CHALLENGE:
Select every line below containing the word "that".
========================================
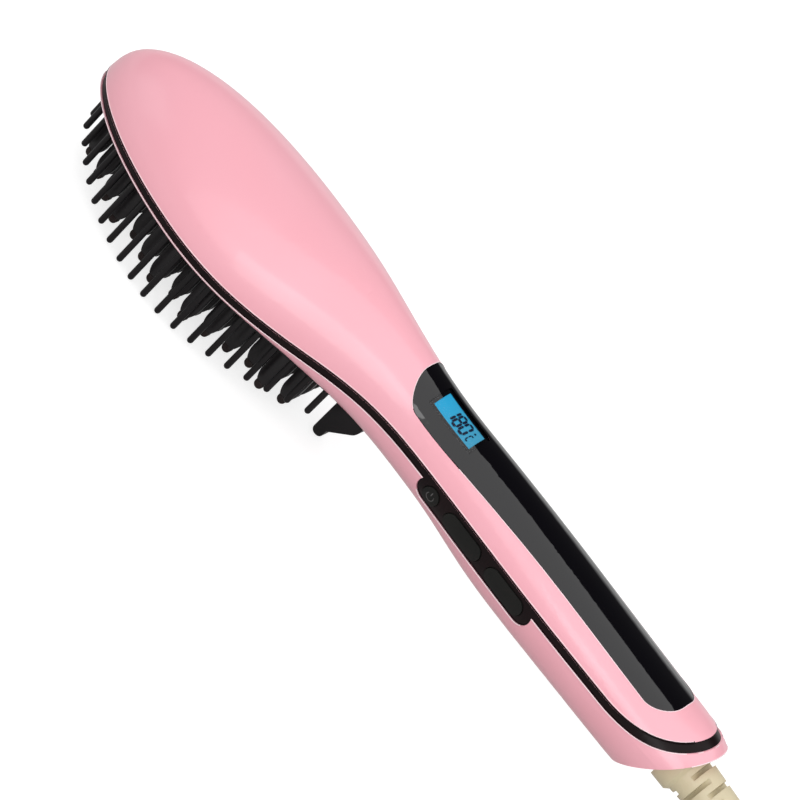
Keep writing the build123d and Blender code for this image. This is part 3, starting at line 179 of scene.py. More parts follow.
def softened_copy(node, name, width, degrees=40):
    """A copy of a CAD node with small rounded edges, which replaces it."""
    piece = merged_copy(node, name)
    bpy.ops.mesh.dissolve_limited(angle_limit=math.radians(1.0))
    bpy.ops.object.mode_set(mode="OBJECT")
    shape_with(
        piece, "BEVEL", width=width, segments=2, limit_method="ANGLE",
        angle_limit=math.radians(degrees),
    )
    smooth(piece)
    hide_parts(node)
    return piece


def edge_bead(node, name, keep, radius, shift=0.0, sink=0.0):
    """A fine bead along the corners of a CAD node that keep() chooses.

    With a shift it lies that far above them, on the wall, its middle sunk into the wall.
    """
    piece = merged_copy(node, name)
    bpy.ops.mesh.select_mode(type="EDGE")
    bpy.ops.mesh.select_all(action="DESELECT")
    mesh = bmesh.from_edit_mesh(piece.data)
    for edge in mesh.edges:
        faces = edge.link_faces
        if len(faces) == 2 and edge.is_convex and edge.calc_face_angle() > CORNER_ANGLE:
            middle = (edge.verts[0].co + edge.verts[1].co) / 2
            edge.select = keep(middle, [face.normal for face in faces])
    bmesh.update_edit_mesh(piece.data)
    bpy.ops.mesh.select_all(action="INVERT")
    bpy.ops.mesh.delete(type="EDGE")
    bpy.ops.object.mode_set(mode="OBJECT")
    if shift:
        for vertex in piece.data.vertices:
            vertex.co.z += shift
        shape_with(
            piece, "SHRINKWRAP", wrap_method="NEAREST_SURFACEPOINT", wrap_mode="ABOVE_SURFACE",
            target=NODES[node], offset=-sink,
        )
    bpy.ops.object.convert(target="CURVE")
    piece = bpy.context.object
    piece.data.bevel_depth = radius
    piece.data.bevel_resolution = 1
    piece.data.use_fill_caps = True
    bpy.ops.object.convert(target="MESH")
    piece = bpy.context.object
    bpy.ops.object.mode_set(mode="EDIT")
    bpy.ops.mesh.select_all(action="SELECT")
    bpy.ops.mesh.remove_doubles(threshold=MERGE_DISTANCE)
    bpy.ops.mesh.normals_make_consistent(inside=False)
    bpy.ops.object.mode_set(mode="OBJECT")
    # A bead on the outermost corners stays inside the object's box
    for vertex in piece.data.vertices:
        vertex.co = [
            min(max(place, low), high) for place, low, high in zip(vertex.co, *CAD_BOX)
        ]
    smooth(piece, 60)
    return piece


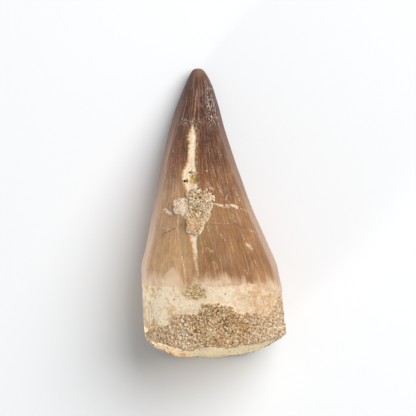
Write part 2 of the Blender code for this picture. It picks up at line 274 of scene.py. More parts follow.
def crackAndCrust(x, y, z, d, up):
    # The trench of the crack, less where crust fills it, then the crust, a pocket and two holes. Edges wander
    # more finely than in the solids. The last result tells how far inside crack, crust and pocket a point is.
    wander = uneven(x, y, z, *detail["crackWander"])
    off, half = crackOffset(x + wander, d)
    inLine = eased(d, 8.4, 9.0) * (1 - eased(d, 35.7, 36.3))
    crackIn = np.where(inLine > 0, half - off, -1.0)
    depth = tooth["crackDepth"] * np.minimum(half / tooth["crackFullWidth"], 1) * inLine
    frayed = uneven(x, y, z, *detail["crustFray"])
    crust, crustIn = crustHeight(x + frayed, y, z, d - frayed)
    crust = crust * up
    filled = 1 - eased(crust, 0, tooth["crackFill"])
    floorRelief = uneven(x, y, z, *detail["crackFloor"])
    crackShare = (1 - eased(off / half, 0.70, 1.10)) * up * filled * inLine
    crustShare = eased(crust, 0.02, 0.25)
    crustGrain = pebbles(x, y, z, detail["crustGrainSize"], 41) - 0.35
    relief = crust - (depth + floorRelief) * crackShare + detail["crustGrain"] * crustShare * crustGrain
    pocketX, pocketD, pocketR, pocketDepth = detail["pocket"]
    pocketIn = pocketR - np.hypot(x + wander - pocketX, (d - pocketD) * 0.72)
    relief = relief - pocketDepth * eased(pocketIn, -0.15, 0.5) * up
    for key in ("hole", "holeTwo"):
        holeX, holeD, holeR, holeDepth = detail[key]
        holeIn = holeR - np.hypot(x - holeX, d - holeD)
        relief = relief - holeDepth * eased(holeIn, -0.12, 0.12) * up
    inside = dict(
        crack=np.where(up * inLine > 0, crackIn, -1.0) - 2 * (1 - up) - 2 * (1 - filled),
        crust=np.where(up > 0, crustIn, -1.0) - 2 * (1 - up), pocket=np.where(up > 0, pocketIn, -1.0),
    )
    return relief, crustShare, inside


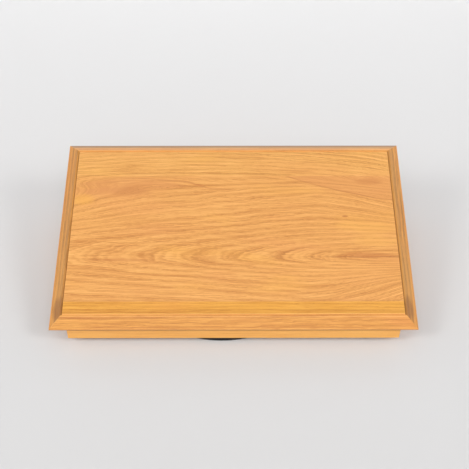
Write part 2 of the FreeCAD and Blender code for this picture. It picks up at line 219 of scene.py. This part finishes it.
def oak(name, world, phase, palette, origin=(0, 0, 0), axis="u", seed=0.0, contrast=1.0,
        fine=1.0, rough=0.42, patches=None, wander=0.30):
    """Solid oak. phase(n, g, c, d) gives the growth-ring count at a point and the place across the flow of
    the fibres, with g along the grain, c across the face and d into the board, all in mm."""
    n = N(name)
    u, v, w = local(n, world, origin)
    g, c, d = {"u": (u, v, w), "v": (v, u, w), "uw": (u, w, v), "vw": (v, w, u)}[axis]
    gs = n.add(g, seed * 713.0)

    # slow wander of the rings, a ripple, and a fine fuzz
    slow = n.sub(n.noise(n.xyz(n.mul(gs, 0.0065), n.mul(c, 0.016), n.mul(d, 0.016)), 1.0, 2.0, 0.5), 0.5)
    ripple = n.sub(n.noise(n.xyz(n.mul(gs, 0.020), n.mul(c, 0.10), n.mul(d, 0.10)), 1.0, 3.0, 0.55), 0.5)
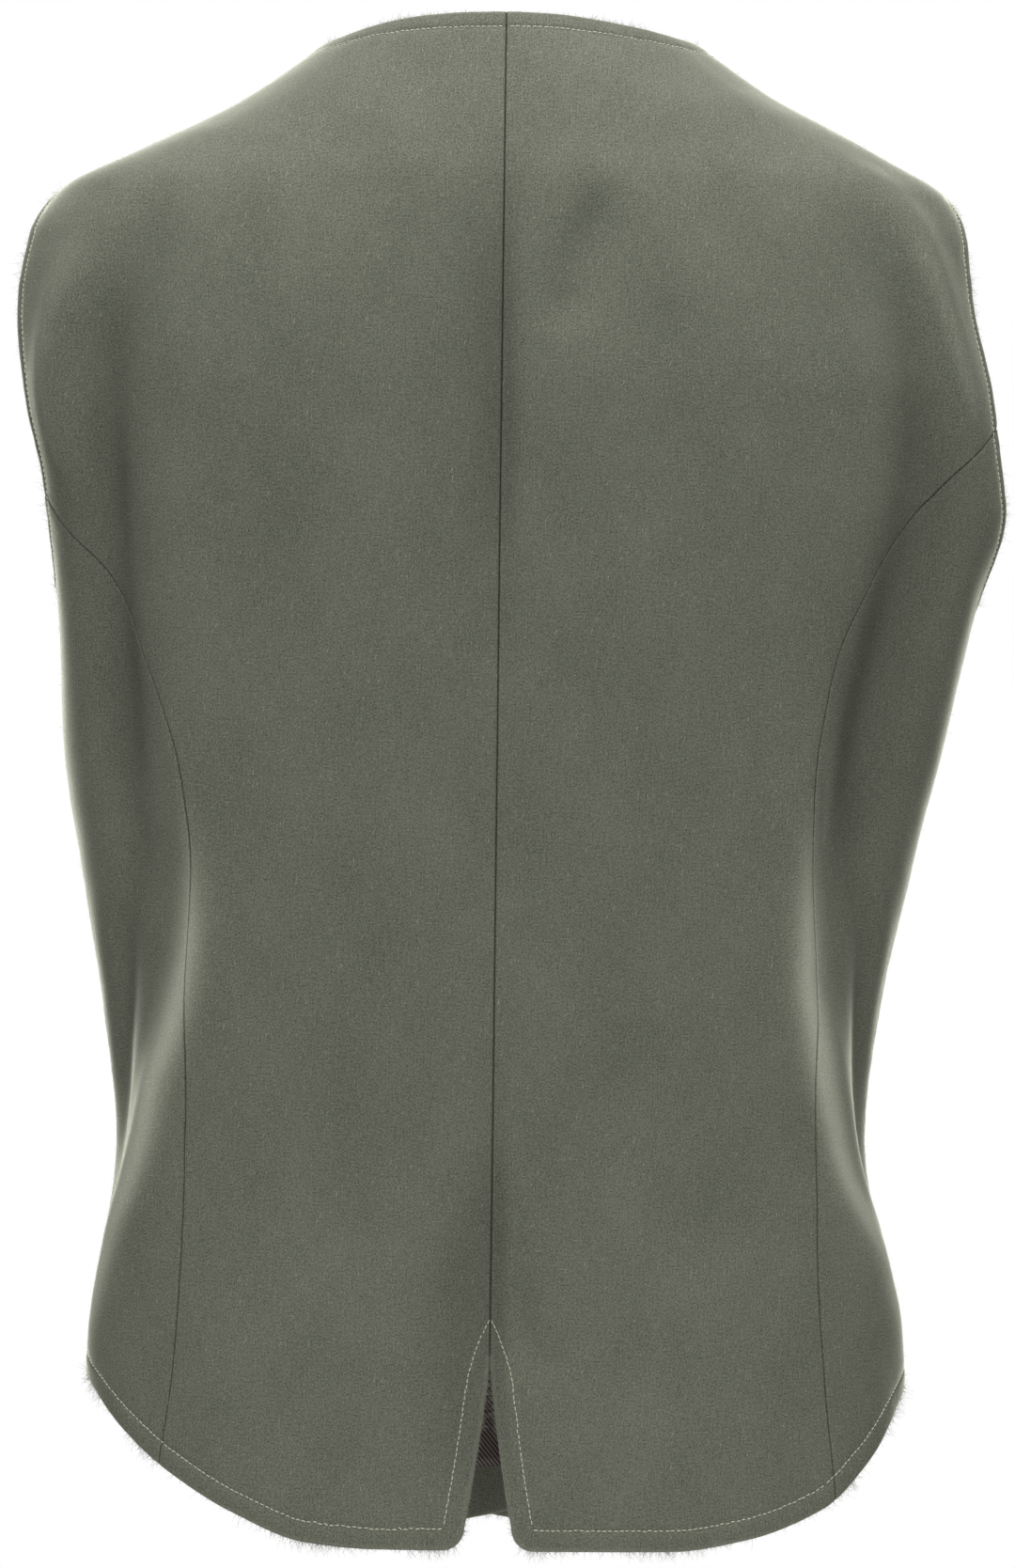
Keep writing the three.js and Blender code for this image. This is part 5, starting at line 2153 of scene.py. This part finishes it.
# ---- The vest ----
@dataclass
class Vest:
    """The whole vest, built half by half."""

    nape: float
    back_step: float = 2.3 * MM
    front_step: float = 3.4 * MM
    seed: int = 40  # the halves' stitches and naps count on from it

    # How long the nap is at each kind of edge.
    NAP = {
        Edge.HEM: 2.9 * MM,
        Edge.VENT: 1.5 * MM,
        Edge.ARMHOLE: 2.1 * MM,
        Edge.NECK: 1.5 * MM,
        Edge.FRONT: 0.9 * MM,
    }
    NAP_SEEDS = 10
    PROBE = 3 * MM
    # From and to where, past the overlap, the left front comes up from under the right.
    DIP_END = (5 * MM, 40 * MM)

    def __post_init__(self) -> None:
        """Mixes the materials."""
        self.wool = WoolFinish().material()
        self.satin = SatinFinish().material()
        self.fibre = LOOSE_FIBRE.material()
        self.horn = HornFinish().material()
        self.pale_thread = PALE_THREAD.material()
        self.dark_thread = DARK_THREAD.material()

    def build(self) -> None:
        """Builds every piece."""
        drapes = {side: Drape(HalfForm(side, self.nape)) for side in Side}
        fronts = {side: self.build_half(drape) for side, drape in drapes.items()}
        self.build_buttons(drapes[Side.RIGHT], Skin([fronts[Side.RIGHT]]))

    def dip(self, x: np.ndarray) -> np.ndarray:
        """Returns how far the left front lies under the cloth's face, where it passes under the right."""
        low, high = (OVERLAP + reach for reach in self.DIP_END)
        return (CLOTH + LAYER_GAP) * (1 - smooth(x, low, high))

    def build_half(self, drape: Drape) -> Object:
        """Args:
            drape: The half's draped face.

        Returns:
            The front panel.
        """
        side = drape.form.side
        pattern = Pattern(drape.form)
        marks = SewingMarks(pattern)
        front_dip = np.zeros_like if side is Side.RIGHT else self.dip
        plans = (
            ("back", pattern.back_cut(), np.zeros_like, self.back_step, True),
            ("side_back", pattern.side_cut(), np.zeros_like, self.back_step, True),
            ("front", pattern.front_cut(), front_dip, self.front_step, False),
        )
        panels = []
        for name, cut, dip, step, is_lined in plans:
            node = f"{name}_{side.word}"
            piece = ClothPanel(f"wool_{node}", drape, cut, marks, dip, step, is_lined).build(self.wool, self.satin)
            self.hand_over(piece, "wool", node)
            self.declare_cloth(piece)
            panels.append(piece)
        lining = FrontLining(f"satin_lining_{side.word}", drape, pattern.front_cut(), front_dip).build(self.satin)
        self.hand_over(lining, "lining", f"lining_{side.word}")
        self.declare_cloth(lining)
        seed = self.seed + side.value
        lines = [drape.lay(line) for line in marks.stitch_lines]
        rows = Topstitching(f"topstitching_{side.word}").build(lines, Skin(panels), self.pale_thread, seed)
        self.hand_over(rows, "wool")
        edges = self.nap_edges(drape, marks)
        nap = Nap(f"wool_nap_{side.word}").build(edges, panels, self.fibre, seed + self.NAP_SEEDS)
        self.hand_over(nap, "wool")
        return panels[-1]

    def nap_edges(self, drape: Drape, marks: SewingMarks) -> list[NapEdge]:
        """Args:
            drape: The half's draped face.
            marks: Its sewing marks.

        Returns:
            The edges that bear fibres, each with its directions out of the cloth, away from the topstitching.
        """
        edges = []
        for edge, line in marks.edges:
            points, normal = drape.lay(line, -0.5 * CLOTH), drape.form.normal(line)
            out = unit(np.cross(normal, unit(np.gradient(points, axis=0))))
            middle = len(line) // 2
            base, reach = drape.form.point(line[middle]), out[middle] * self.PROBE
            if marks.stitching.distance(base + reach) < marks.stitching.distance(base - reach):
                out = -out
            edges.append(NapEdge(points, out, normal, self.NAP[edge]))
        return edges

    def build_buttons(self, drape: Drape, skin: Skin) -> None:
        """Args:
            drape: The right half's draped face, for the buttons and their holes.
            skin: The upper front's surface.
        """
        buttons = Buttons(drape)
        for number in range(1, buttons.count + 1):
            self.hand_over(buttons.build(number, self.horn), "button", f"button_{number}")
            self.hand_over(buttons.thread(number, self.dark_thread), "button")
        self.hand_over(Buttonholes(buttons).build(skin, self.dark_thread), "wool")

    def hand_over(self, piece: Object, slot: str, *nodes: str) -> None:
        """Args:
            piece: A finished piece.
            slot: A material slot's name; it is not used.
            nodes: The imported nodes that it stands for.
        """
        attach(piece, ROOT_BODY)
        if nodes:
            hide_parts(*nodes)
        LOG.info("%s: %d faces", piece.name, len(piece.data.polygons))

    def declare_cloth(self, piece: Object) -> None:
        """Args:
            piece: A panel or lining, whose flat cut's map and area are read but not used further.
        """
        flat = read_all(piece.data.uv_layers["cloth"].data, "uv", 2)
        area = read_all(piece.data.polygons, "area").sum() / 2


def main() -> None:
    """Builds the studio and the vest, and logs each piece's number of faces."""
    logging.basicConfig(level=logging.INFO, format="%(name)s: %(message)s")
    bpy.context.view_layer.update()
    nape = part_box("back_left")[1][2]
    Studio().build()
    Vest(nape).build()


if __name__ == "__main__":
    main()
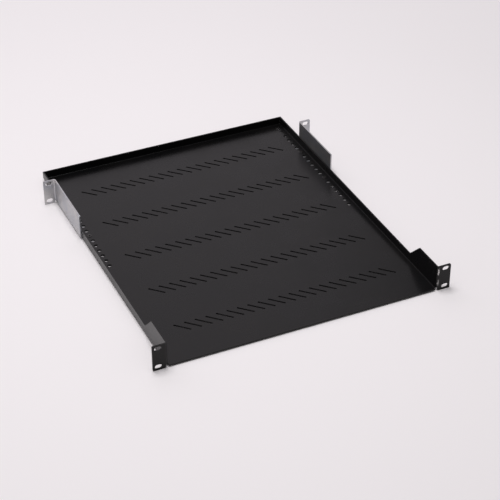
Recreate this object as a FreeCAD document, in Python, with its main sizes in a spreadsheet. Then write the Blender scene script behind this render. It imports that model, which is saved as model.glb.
========================================
CORRECT ANSWER:
    """A fine bead along the corners of a CAD node that keep() chooses.
    With a shift it lies that far above them, on the wall, its middle sunk into the wall.
            The edges that bear fibres, each with its directions out of the cloth, away from the topstitching.
            nodes: The imported nodes that it stands for.
Recreate this object as a FreeCAD document, in Python, with its main sizes in a spreadsheet. Then write the Blender scene script behind this render. It imports that model, which is saved as model.glb.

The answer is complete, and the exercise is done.